Egypt's top court approves Saudi ownership of contested islands

Egypt's top court approves Saudi ownership of contested islands
Egypt's Supreme Court dismissed legal challenges to the controversial 2016 deal that will transfer two Red Sea islands from the north African country to Saudi Arabia on Saturday.
2 min read
04 March, 2018
The deal involves the contested Tiran and Sanafir Red Sea islands [Getty]

Egypt’s top court dismissed on Saturday all legal challenges to a 2016 deal that would transfer two Red Sea islands to Saudi Arabia, AP reported.

The Supreme Court’s verdict dismisses prior opposing rulings by the Supreme Administrative Court and the Court of Urgent Matters.
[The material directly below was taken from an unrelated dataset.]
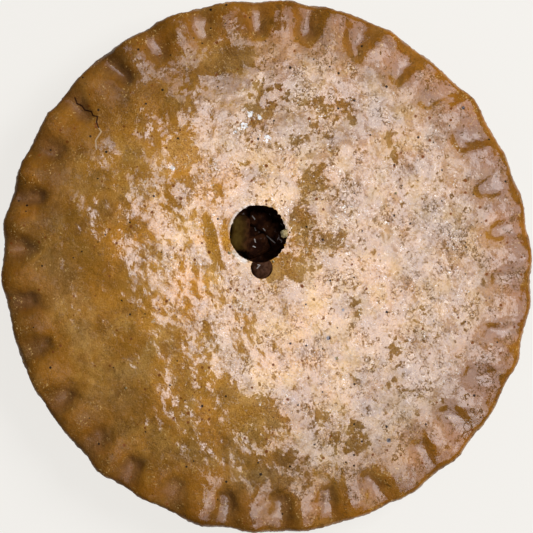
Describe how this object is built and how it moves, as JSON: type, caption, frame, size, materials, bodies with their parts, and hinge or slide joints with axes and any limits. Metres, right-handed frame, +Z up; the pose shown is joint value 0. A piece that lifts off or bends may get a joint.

The Supreme Court also said no other court has jurisdiction over the matter.

“The signature of the representative of the Egyptian state on the maritime borders agreement between the governments of Egypt and Saudi Arabia is undoubtedly an act of sovereignty,” the Supreme court said in a public statement.
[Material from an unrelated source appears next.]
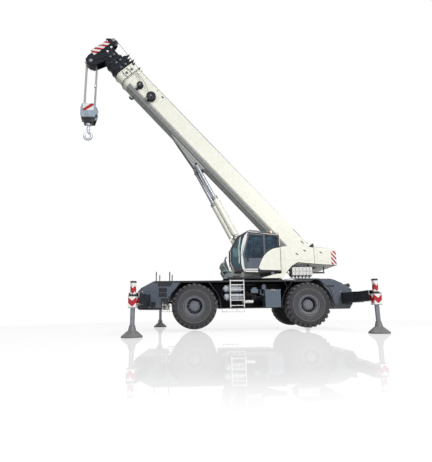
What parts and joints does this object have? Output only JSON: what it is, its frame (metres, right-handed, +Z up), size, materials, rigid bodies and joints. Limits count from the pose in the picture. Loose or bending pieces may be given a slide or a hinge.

Egypt’s parliament backed the deal in June 2017, with President Sisi ratifying it one week later.

After the deal was signed in 2016, protests broke out in Egypt in a rare sign of dissent against Sisi’s rule in the country - demonstrations have been effectively banned since the July 2013 coup.

Opponents to the deal say Egypt’s control of the islands dates back over a century but Egyptian and Saudi officials maintain the islands are part of Saudi Arabia, falling under Egyptian sovereignty after Cairo was asked to protect them in 1950.

Saudi Arabia has been a staunch supporter of President Sisi, giving billions in aid to the country.

Presidential elections in Egypt are due between 26–28 March – Sisi is almost guaranteed to prevail after all major contenders were sidelined or jailed by the government.

The Supreme Court’s ruling comes one day before crown prince and de facto Saudi ruler Mohammed bin Salman is scheduled to arrive in Egypt.

Riyadh also plans to construct a bridge spanning the Red Sea that will connect Saudi Arabia to Egypt as part of a $1.7 billion investment deal.